Over the course of the Philadelphia Flyers history, the team has had some surprising connections to scouting and recruiting players from the former Czechoslovakia, even before the 1989 Velvet Revolution saw the fall of communism in the country and the creations of Czechia (Czech Republic) and Slovakia in 1993.
In a series of articles over the next several days, we will look at key events and players in the evolution of the Flyers' relationship with Czechoslovakian and Czech ice hockey.
THE SHERO INFLUENCE
Legendary Flyers head coach Fred Shero, never made any secret of his deep admiration for European hockey in general and Soviet hockey in particular. He was one of the few North American coaches to travel behind the Iron Curtain during NHL offseasons in order to study their methods of coaching and training. He brought back multiple practice drills he adapted to the Flyers.
As recounted in Jack Chevalier's "The Broad Street Bullies," Shero was also an ardent supporter of NHL teams becoming far more active in scouting and signing European talents.
"We should have more Europeans and Russians in the league," Shero told Chevalier in 1974. "But management [around the NHL] can't get it into their fat heads they're good enough to play. They always say, 'They lack this or they lack that.' What do they lack? Nothing, not even guts."
At Shero's insistence, the Flyers became one of the first NHL teams to employ a European scout -- Adolph "Augie" Kukulowicz -- on a part-time basis. It was also the Philadelphia organization that was the first NHL club to draft a Soviet-trained player - gifted but troubled and ill-fated Viktor Khatulev from Dinamo Riga - in the 1975 NHL Draft.
TRAGIC TALE OF 'RUDY'
On Nov. 6, 1977, the Flyers signed the first European-born and trained player in franchise history: a 29-year-old defenseman from the Slovakian portion of communist Czechoslovakia by the name of Rudolf Tajcnar (pronounced TIGHTS-nar).
Tajcnar was a standout defenseman for the Czechoslovakian national team, including the 1972 squad that won a bronze medal in the Winter Olympics in Sapporo, Japan. On the ice, he was a world-class talent but off-the-ice was a troubled soul who suffered from bouts of depression, anxiety and mental illness exacerbated by alcohol abuse.
Shortly after the 1972 Worlds, Tajcnar was involved in a fistfight in a bar with several policeman and spent portions of the next four years in a psychiatric hospital, missing the 1972-73 season. He was barred from further participation on the national team.

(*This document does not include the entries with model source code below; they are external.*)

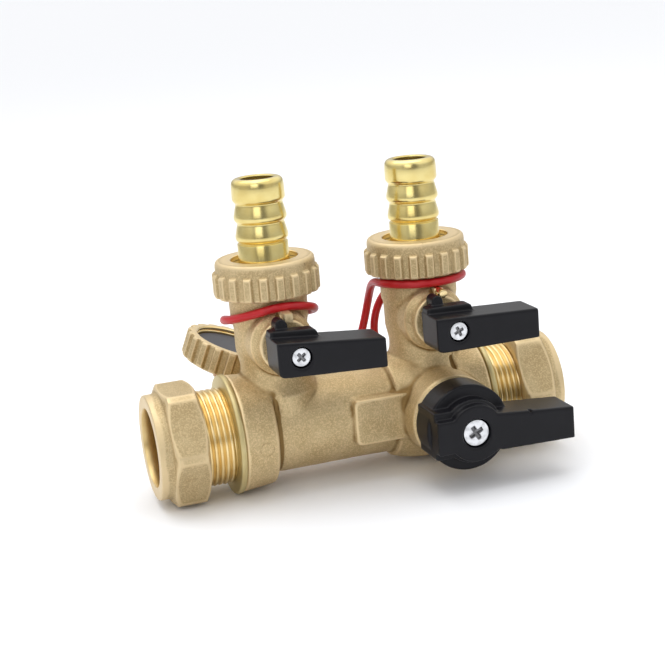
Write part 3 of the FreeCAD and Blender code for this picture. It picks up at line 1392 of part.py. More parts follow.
def check_and_write(made):
    """Stops at any failed object or bad shape, then writes one file for each sub-part."""
    doc.recompute()
    for thing in doc.Objects:
        if {"Invalid", "Error"} & set(thing.State):
            raise RuntimeError(f"{thing.Name} failed: {thing.State}")
    for part in made:
        if part.Shape.isNull() or not part.Shape.isValid() or not part.Shape.Solids:
            raise RuntimeError(f"{part.Label} has no good shape")
    os.makedirs("parts", exist_ok=True)
    for part in made:
        part.Shape.exportStep(f"parts/{part.Label}.step")
    print(len(made), "sub-parts written")


check_and_write(make_all())
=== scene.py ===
"""Dresses the fill and flush valve: castings, turned brass, plastic levers, screws and red cords."""
import json
import math

import bmesh
import bpy
import numpy as np
from bpy.props import FloatProperty, FloatVectorProperty, IntProperty, PointerProperty
from bpy.types import Operator, Panel, PropertyGroup
from mathutils import Matrix, Vector, noise

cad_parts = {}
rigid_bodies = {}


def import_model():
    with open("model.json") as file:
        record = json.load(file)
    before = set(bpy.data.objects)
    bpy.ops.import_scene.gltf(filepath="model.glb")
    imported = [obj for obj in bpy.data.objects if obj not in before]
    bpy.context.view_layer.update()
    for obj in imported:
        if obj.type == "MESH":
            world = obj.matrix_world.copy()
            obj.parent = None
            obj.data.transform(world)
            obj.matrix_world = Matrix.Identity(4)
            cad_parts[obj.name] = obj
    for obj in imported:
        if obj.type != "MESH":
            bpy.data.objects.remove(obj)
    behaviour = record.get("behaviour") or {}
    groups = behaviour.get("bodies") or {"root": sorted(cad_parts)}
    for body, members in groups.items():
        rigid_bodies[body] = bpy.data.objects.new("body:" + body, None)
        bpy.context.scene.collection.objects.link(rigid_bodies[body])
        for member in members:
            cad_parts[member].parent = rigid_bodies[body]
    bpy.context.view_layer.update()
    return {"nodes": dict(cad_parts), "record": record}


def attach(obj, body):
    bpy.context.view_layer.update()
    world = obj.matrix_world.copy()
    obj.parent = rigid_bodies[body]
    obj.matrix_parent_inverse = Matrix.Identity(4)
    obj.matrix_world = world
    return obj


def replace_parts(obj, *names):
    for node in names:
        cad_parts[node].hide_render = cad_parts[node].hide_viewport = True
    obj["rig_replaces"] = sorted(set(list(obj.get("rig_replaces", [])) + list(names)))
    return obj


bl_info = {
    "name": "Fill and Flush Valve",
    "version": (1, 0, 0),
    "blender": (4, 5, 0),
    "location": "View3D > Sidebar > Valve",
    "description": "Dresses the packed fill and flush valve and its studio",
    "category": "Object",
}

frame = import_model()
MM = 0.001
SLOTS = {entry["node"]: entry["material_slot"] for entry in frame["record"]["subparts"]}
BODIES = {node: body for body, nodes in frame["record"]["behaviour"]["bodies"].items() for node in nodes}


# Materials

class Value:
    """A socket of a graph's nodes that Python's own operators work on."""

    def __init__(self, graph, socket):
        self.graph = graph
        self.socket = socket

    def math(self, operation, *others, clamp=False):
        settings = {"operation": operation, "use_clamp": clamp}
        return self.graph.node("ShaderNodeMath", settings, dict(enumerate((self, *others))))

    def __add__(self, other):
        return self.math("ADD", other)

    def __sub__(self, other):
        return self.math("SUBTRACT", other)

    def __rsub__(self, other):
        return self * -1.0 + other

    def __mul__(self, other):
        return self.math("MULTIPLY", other)

    __radd__ = __add__
    __rmul__ = __mul__

    def clamped(self):
        return self.math("ADD", 0.0, clamp=True)

    def between(self, low, high):
        """0 below low, 1 above high and a smooth rise between them."""
        settings = {"interpolation_type": "SMOOTHSTEP"}
        inputs = {"Value": self, "From Min": low, "From Max": high}
        return self.graph.node("ShaderNodeMapRange", settings, inputs)


class Graph:
    """The nodes of a material or a world."""

    def __init__(self, tree):
        self.nodes = tree.nodes
        self.links = tree.links

    def node(self, kind, settings=None, inputs=None, output=0):
        """Adds any other node: its settings first, then the values or links of its sockets."""
        made = self.nodes.new(kind)
        for key, value in (settings or {}).items():
            setattr(made, key, value)
        for key, value in (inputs or {}).items():
            if isinstance(value, Value):
                self.links.new(value.socket, made.inputs[key])
            else:
                made.inputs[key].default_value = value
        return Value(self, made.outputs[output])


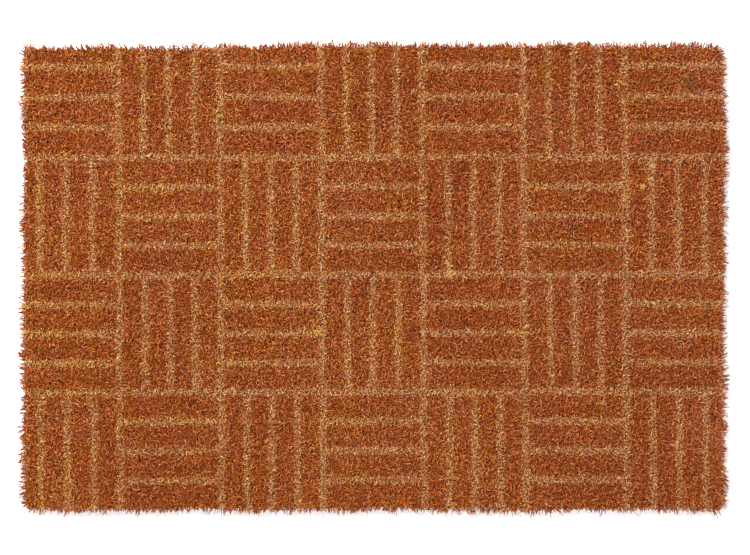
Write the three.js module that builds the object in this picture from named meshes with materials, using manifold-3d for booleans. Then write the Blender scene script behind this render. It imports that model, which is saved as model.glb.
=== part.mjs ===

In 1977, agent (and Czechoslovakian expatriate) Louis Katona helped Tajcnar defect to North America. He approached several NHL teams, including the Flyers, and told them he could not only secure Tajcnar's services but could also arrange for other, even more prominent talents to leave the communist country and come to the west.
The Flyers were the first team to say yes. Tajcnar joined the NHL squad during training camp in September 1977. He spoke virtually no English but Shero insisted it would not be a problem.
Tajcnar was unable to secure an NHL roster spot out of camp and was assigned to the American Hockey League's Maine Mariners. He struggled, both on an off the ice, but teammates, who dubbed him "Rudy", could see his skill level and found him to be a nice person off the ice.
As the season moved along, however, Tajcnar started to settle in. He posted 39 regular season points (7 goals, 32 assists) in 63 games and six more (3g, 3a) in the playoffs as the Mariners won the Calder Cup championship. Tajcnar moved on after one season and briefly appeared in the World Hockey Association with the Edmonton Oilers.
Sadly, he never found peace in life, either in his homeland or in North America. He eventually went back to Czechoslovakia -- two years before the Velvet Revolution ended the communist era -- and turned himself in for his defection a decade earlier. He received a pardon.
FLYERS vs. PARDUBICE
Spectrum (Dec. 26, 1977)
In December 1977, two of the top teams in the Czechoslovakian Extraliga - reigning champion Kladno and former champion Pardubice - played a series of exhibition games against National Hockey League clubs dubbed the Super Series.
On December 26, 1977, the Pardubice team paid a visit to the Spectrum to take on the Flyers. The Czech team featured quite a few notable players such as the late Ivan Hlinka, the high-scoring line of Vladimir "The Fox" Martinec, Jiri Novak and Bohuslav Stastny (which also played as a trio for the Czechoslovakian national team) and star goaltender Jiri Crha.
Despite the high end talent that the Czech team boasted, they were no match for the Flyers on their Boxing Day game at the Spectrum. The game was tied 1-1 at the first intermission and the shots in the first period were 14-10. Thereafter, Fred Shero's Flyers dominated the rest of the game. The Flyers sailed to a 6-1 win.